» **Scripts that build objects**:
════════════════

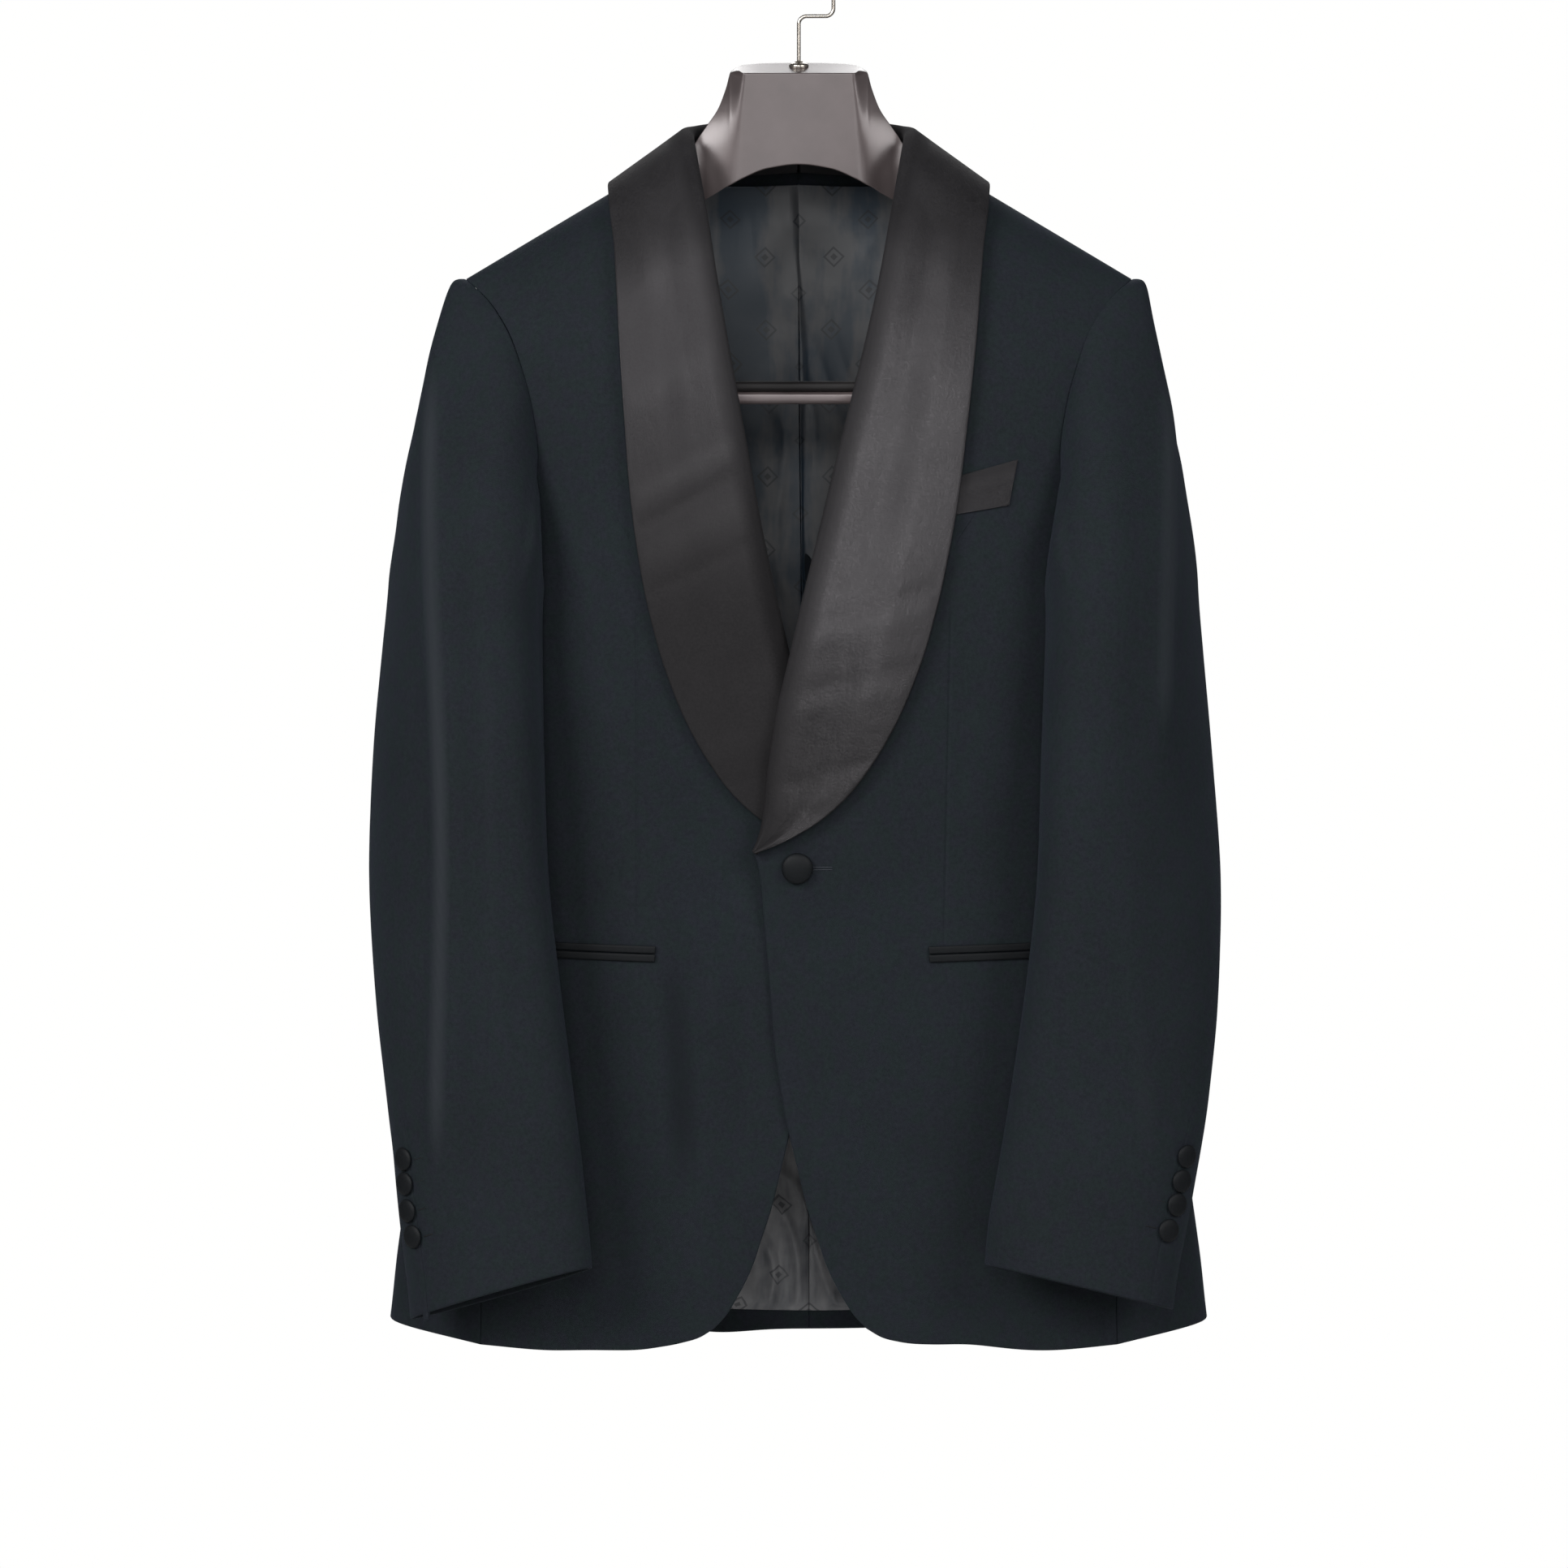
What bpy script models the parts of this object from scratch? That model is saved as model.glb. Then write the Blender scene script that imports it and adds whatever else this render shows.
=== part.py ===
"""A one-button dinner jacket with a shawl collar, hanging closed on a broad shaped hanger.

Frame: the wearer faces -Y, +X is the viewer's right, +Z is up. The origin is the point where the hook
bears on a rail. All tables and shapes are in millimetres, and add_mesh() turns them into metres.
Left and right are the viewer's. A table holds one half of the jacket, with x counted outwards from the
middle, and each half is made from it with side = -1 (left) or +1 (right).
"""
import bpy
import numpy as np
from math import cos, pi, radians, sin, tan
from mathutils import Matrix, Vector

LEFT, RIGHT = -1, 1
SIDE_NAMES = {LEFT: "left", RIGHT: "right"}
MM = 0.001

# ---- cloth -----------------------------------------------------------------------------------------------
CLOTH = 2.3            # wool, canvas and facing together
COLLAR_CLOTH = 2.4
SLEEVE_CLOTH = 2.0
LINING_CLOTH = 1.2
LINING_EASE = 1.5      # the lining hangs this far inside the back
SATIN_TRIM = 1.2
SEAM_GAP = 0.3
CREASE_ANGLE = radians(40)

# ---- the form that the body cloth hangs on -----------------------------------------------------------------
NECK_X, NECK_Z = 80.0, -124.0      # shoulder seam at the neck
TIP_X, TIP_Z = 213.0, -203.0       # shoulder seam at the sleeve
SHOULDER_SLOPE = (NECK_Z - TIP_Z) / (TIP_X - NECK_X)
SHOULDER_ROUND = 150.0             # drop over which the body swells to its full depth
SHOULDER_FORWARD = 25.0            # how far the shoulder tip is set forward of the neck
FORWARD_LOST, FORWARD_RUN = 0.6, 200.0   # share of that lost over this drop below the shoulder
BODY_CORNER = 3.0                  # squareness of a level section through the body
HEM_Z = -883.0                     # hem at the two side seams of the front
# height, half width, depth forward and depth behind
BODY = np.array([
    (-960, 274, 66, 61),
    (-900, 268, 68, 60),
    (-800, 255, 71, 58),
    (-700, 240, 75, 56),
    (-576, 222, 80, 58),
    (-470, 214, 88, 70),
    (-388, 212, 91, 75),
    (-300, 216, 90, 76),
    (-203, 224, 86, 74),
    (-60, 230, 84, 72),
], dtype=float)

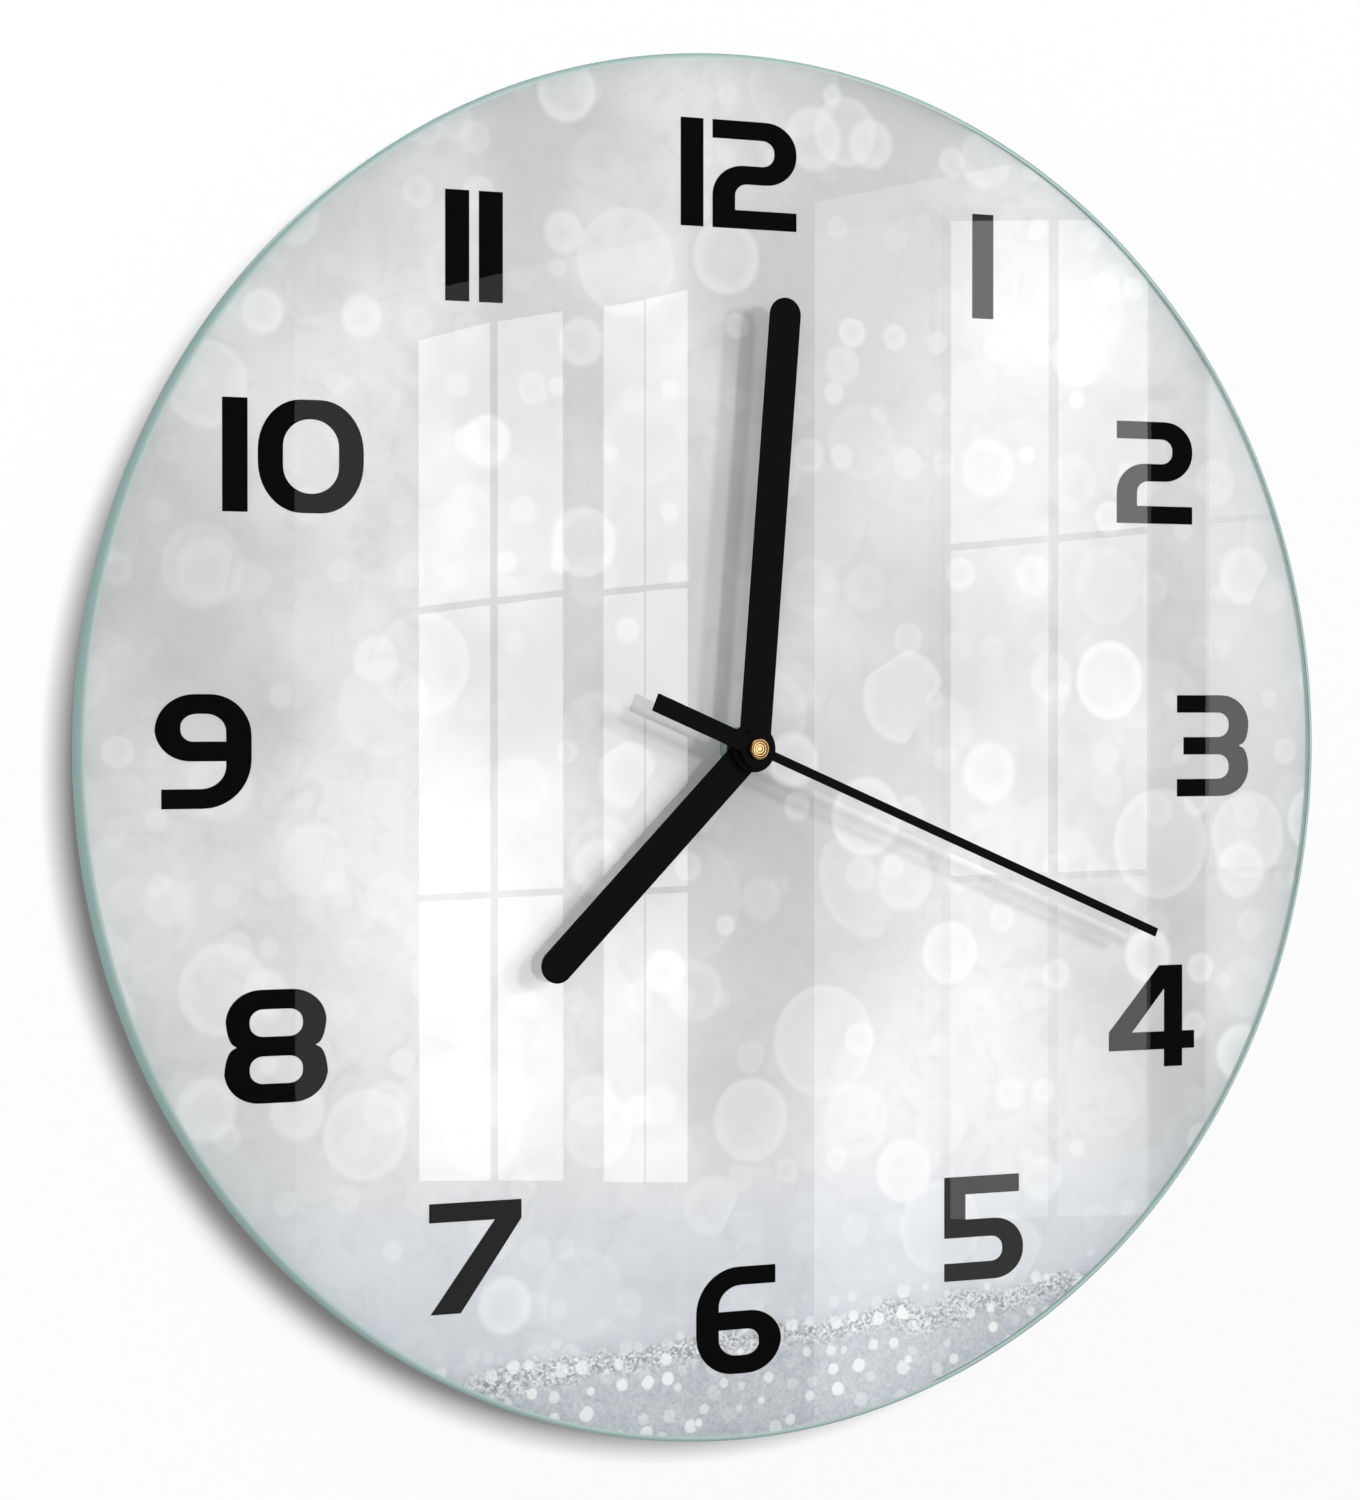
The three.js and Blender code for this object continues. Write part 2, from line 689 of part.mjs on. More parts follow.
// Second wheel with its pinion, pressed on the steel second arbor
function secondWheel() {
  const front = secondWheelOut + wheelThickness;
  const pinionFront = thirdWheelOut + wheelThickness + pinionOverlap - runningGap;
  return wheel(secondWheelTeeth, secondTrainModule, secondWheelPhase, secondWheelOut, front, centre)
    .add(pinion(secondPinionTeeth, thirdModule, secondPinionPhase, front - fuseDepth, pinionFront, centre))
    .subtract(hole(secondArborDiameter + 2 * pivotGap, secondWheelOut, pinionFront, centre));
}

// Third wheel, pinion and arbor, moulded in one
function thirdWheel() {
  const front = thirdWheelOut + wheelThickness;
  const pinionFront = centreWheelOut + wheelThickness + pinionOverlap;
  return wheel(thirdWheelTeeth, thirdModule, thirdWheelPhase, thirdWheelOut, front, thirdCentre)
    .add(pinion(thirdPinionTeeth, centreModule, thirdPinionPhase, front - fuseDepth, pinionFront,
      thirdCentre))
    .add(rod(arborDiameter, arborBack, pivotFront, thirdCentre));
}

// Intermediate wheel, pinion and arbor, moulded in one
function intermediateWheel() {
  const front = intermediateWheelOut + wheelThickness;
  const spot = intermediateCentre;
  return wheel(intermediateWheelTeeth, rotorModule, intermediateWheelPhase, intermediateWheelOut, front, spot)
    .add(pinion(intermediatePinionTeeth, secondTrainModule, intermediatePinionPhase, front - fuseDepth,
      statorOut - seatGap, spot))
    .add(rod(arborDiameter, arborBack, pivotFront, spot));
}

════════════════

Your task is to output the full set of records exactly as presented.

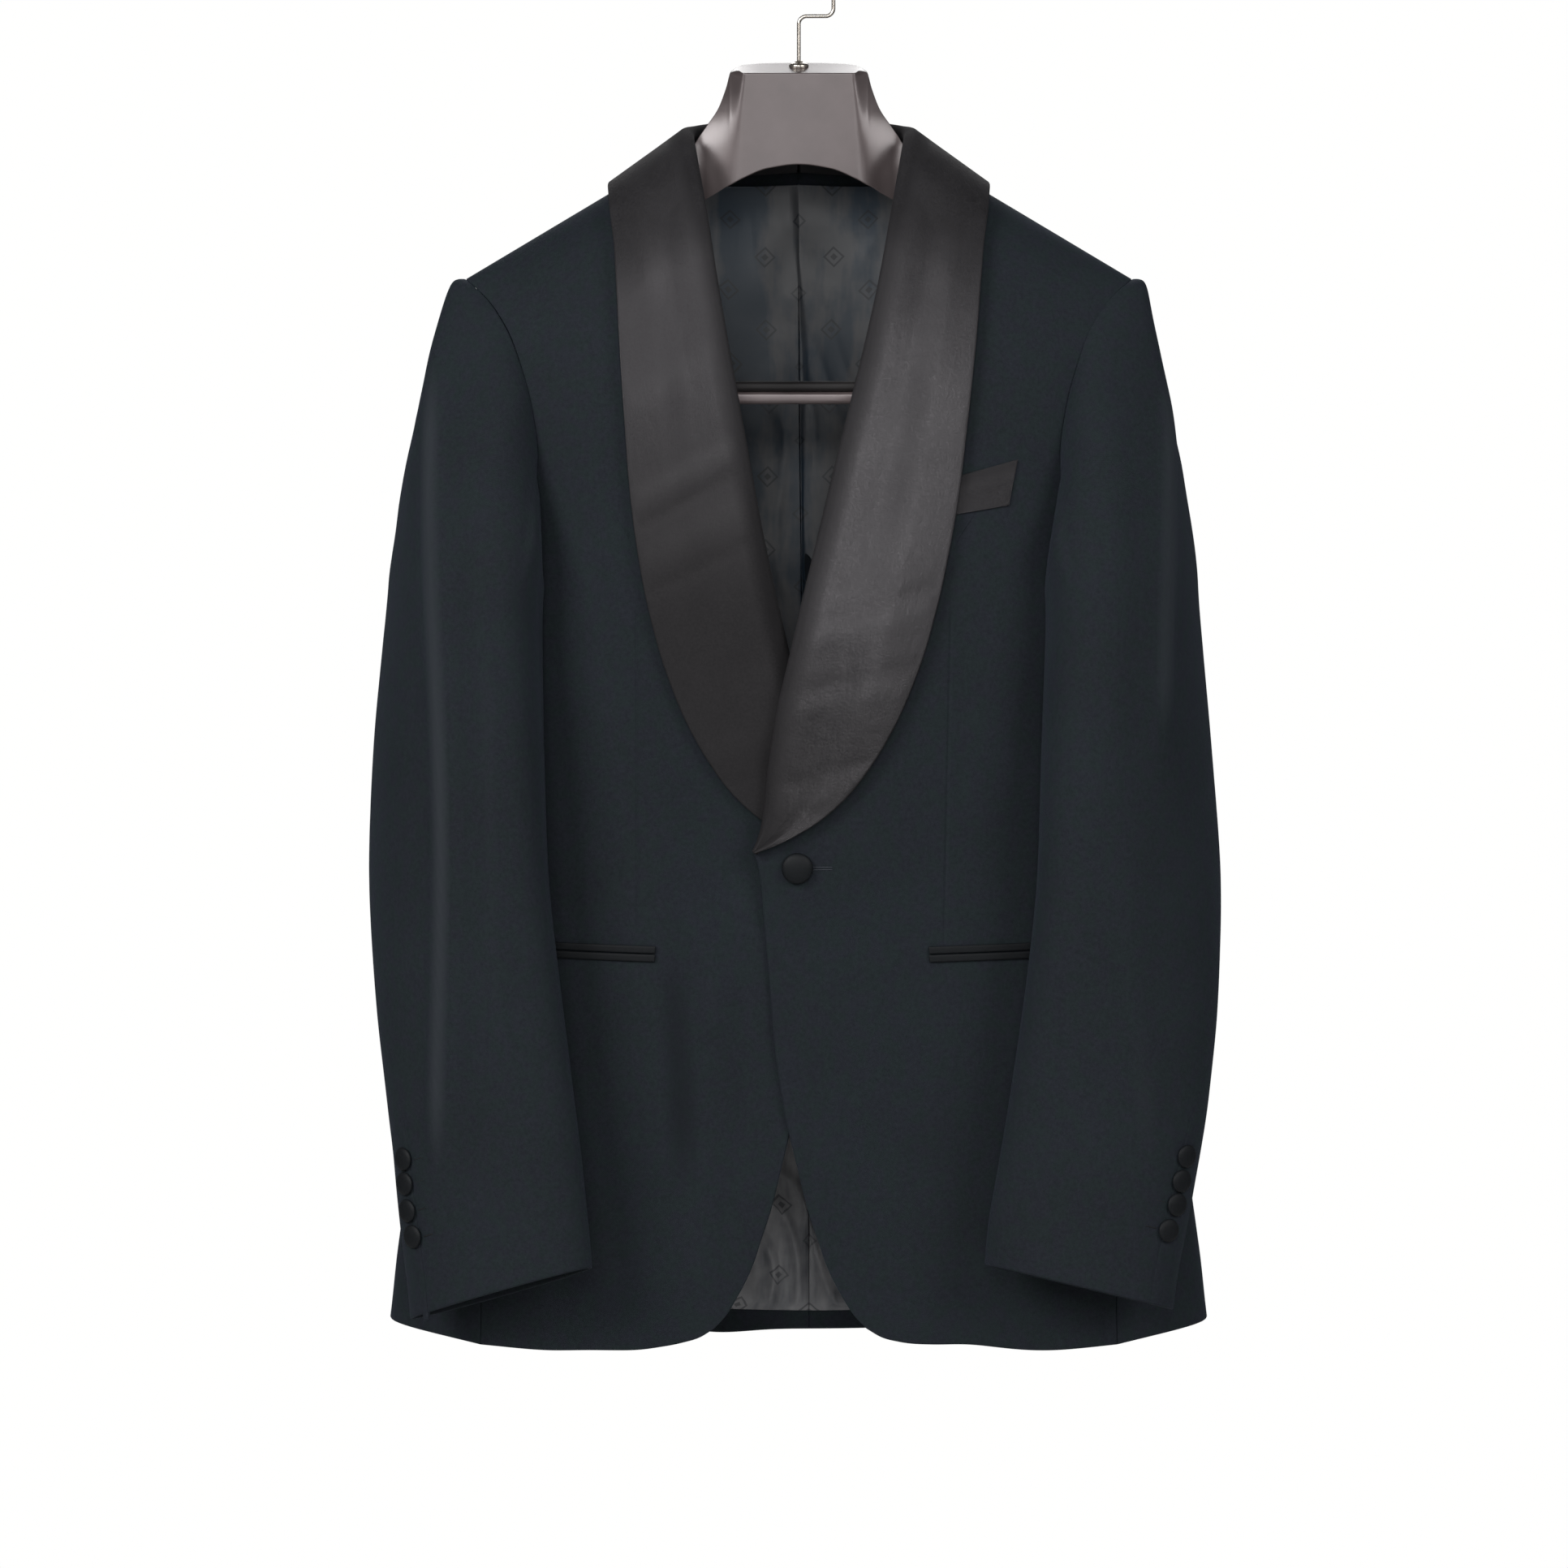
What bpy script models the parts of this object from scratch? That model is saved as model.glb. Then write the Blender scene script that imports it and adds whatever else this render shows.
=== part.py ===
"""A one-button dinner jacket with a shawl collar, hanging closed on a broad shaped hanger.

Frame: the wearer faces -Y, +X is the viewer's right, +Z is up. The origin is the point where the hook
bears on a rail. All tables and shapes are in millimetres, and add_mesh() turns them into metres.
Left and right are the viewer's. A table holds one half of the jacket, with x counted outwards from the
middle, and each half is made from it with side = -1 (left) or +1 (right).
"""
import bpy
import numpy as np
from math import cos, pi, radians, sin, tan
from mathutils import Matrix, Vector

LEFT, RIGHT = -1, 1
SIDE_NAMES = {LEFT: "left", RIGHT: "right"}
MM = 0.001

# ---- cloth -----------------------------------------------------------------------------------------------
CLOTH = 2.3            # wool, canvas and facing together
COLLAR_CLOTH = 2.4
SLEEVE_CLOTH = 2.0
LINING_CLOTH = 1.2
LINING_EASE = 1.5      # the lining hangs this far inside the back
SATIN_TRIM = 1.2
SEAM_GAP = 0.3
CREASE_ANGLE = radians(40)

# ---- the form that the body cloth hangs on -----------------------------------------------------------------
NECK_X, NECK_Z = 80.0, -124.0      # shoulder seam at the neck
TIP_X, TIP_Z = 213.0, -203.0       # shoulder seam at the sleeve
SHOULDER_SLOPE = (NECK_Z - TIP_Z) / (TIP_X - NECK_X)
SHOULDER_ROUND = 150.0             # drop over which the body swells to its full depth
SHOULDER_FORWARD = 25.0            # how far the shoulder tip is set forward of the neck
FORWARD_LOST, FORWARD_RUN = 0.6, 200.0   # share of that lost over this drop below the shoulder
BODY_CORNER = 3.0                  # squareness of a level section through the body
HEM_Z = -883.0                     # hem at the two side seams of the front
# height, half width, depth forward and depth behind
BODY = np.array([
    (-960, 274, 66, 61),
    (-900, 268, 68, 60),
    (-800, 255, 71, 58),
    (-700, 240, 75, 56),
    (-576, 222, 80, 58),
    (-470, 214, 88, 70),
    (-388, 212, 91, 75),
    (-300, 216, 90, 76),
    (-203, 224, 86, 74),
    (-60, 230, 84, 72),
], dtype=float)

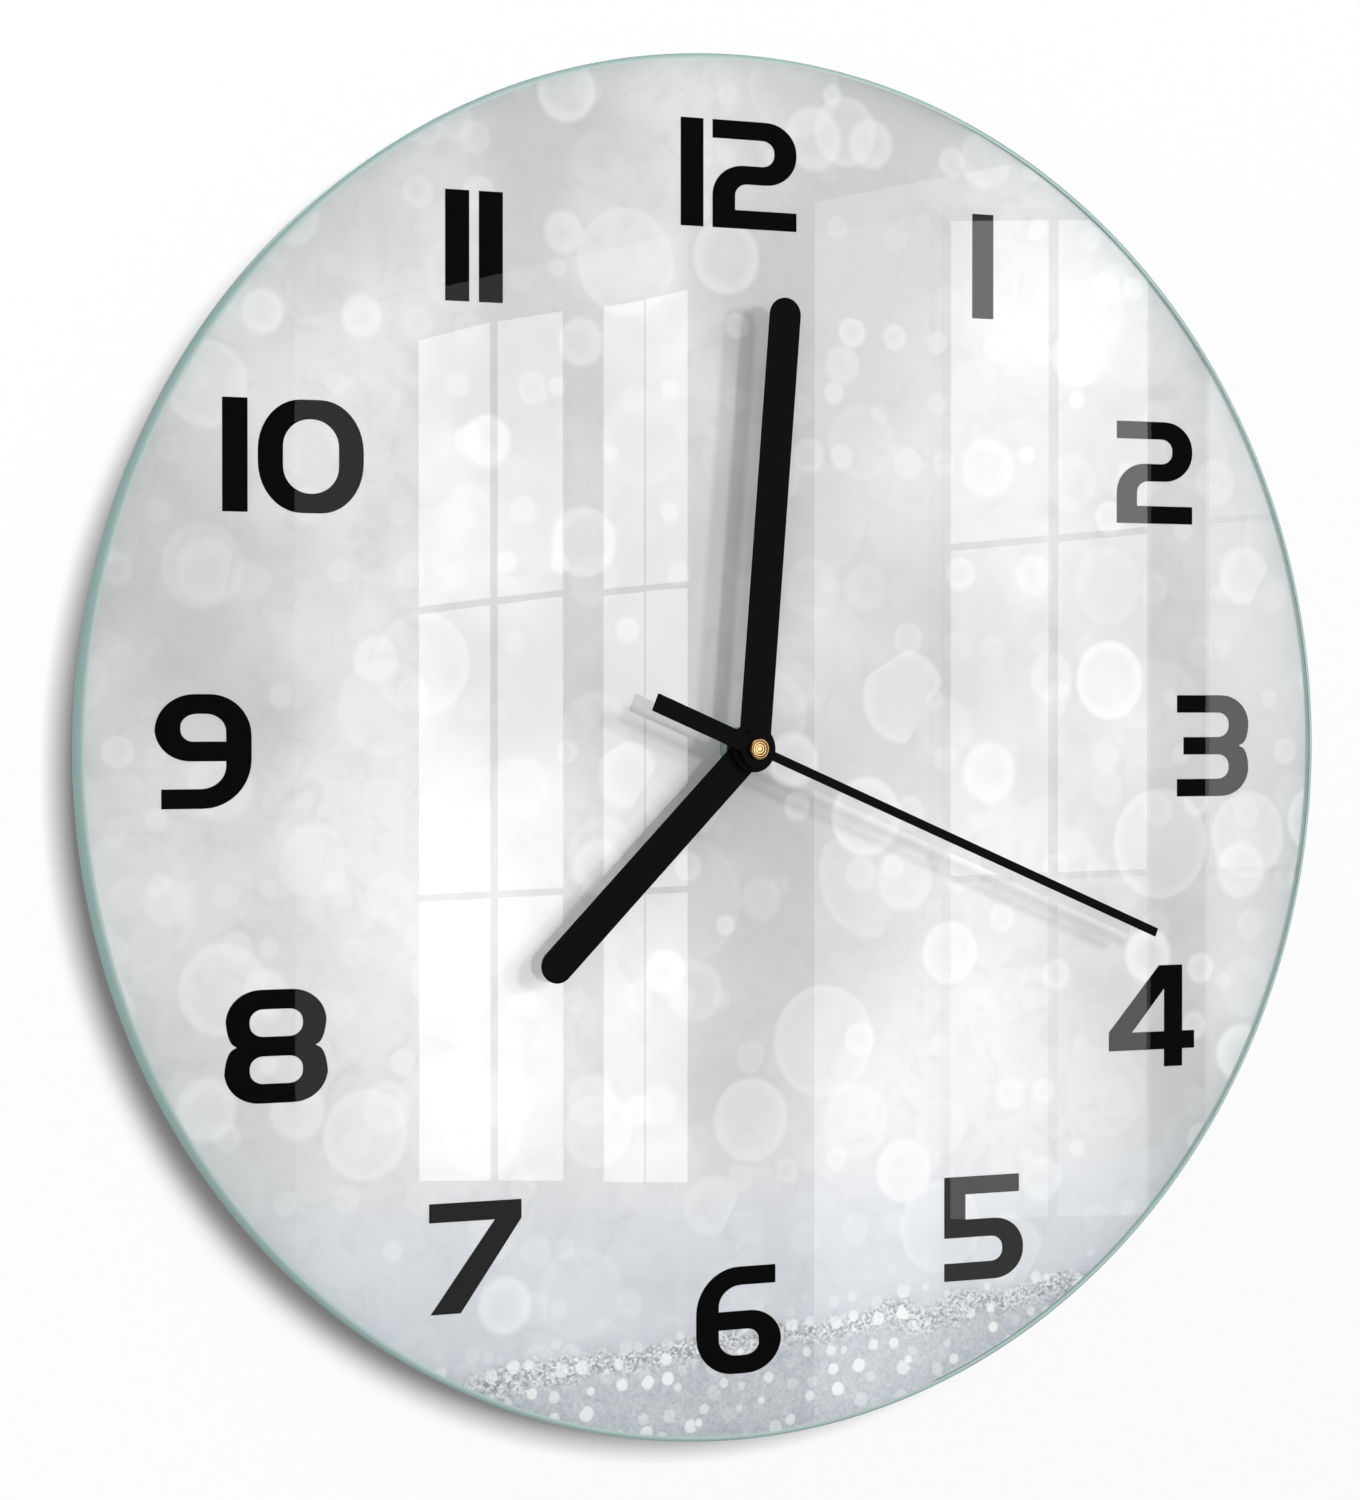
The three.js and Blender code for this object continues. Write part 2, from line 689 of part.mjs on. More parts follow.
// Second wheel with its pinion, pressed on the steel second arbor
function secondWheel() {
  const front = secondWheelOut + wheelThickness;
  const pinionFront = thirdWheelOut + wheelThickness + pinionOverlap - runningGap;
  return wheel(secondWheelTeeth, secondTrainModule, secondWheelPhase, secondWheelOut, front, centre)
    .add(pinion(secondPinionTeeth, thirdModule, secondPinionPhase, front - fuseDepth, pinionFront, centre))
    .subtract(hole(secondArborDiameter + 2 * pivotGap, secondWheelOut, pinionFront, centre));
}

// Third wheel, pinion and arbor, moulded in one
function thirdWheel() {
  const front = thirdWheelOut + wheelThickness;
  const pinionFront = centreWheelOut + wheelThickness + pinionOverlap;
  return wheel(thirdWheelTeeth, thirdModule, thirdWheelPhase, thirdWheelOut, front, thirdCentre)
    .add(pinion(thirdPinionTeeth, centreModule, thirdPinionPhase, front - fuseDepth, pinionFront,
      thirdCentre))
    .add(rod(arborDiameter, arborBack, pivotFront, thirdCentre));
}

// Intermediate wheel, pinion and arbor, moulded in one
function intermediateWheel() {
  const front = intermediateWheelOut + wheelThickness;
  const spot = intermediateCentre;
  return wheel(intermediateWheelTeeth, rotorModule, intermediateWheelPhase, intermediateWheelOut, front, spot)
    .add(pinion(intermediatePinionTeeth, secondTrainModule, intermediatePinionPhase, front - fuseDepth,
      statorOut - seatGap, spot))
    .add(rod(arborDiameter, arborBack, pivotFront, spot));
}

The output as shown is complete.